Landowner Defenses to CERCLA Liability

By:

Sudhir Lay Burgaard is an Environmental Law and Litigation Attorney with Morris Polich & Purdy LLP.  Ms. Burgaard is a member of the American Bar Association Young Lawyers Division and is a Vice Chair of the Environment, Energy, and Resources Committee.

The ABA YLD 101 Practice Series article entitled “Understanding the Basics of CERCLA” discusses the liability framework, removal and remedial response actions, cost recovery actions, and contribution protection under the Comprehensive Environmental Response Compensation and Liability Act (“CERCLA”).  This article discusses the available landowner defenses to liability under CERCLA.  Courts have consistently held that the liability of potentially responsible parties is strict, joint, and several, so the federal government does not need to prove that the owner, operator, arranger, or transporter contributed to the release in any manner in order to establish a prima facie case under CERCLA.  See Emhart Indus., Inc. v. Century Indem. Co., 559 F. 3d 57, 60 (1st Cir. 2009); U.S. v.

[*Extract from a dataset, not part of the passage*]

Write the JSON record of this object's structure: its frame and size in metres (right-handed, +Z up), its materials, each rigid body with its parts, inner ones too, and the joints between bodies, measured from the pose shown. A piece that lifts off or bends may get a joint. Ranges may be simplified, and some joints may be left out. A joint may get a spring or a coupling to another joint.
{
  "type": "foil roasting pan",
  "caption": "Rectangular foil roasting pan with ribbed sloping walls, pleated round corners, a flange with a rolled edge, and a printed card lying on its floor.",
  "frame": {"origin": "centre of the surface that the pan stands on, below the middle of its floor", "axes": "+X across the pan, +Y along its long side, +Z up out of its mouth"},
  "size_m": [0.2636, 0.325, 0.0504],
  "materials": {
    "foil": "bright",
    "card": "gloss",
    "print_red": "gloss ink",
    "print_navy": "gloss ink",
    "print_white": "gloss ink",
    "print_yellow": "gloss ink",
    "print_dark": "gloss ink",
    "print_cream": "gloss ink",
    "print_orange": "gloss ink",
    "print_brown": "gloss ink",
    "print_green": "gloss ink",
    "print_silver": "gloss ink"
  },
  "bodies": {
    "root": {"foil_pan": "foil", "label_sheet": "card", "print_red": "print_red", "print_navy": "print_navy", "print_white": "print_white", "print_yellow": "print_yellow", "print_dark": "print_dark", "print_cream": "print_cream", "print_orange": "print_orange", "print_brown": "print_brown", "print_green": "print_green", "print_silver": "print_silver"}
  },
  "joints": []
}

Colorado & Eastern R. Co., 50 F.3d 1530, 1535 (10th Cir. 1995).  This liability standard discouraged parties from acquiring, financing, and developing contaminated properties known as brownfields.

The original CERCLA statute did, however, provide for three defenses.  Under 42 U.S.C. § 9607(b), a party is not liable if it can establish by a preponderance of the evidence that the release or threat of release of a hazardous substance and its resulting damages were caused by:

  • An act of God;
  • An act of war; or
  • An act or omission of a third party with whom a potentially responsible party has no contractual relationship.

To address concerns that CERCLA’s strict liability scheme could cause inequitable results with respect to hazardous substance disposal activities, Congress further established defenses and exclusions from liability for innocent landowners, bona fide prospective purchasers, and contiguous property owners (collectively, “the landowner liability defenses”).

Innocent Landowners

The Superfund Amendments and Reauthorization Act, enacted in 1986, modified the CERCLA third party defense to include innocent landowners and those who acquire property by inheritance or bequest.  A “contractual relationship,” as it pertains to 42 U.S.C. § 9607(b), is deemed to not exist when a purchaser does not know and has no reason to know of the hazardous substance contamination at the time of purchase.  To be eligible for the innocent landowner defense, a landowner must show that:

  • The landowner acquired property after all hazardous substances were disposed of at the facility,
  • On or before the acquisition date, the landowner conducted all appropriate inquiries, as described below, into the previous ownership and uses of the facility consistent with good commercial or customary standards and practices;
  • The landowner did not know, and had no reason to know, of the hazardous substance contamination at the time of purchase;
  • The landowner exercised due care with respect to the hazardous substance concerned, taking into consideration the characteristics of such hazardous substance, in light of all relevant facts and circumstances;
  • The landowner complied with all continuing obligations after acquiring the property, as described below; and
  • The landowner took adequate precautions, meaning it took affirmative acts, against foreseeable acts or omissions of any such third party and the consequences that could foreseeably result from such acts or omissions.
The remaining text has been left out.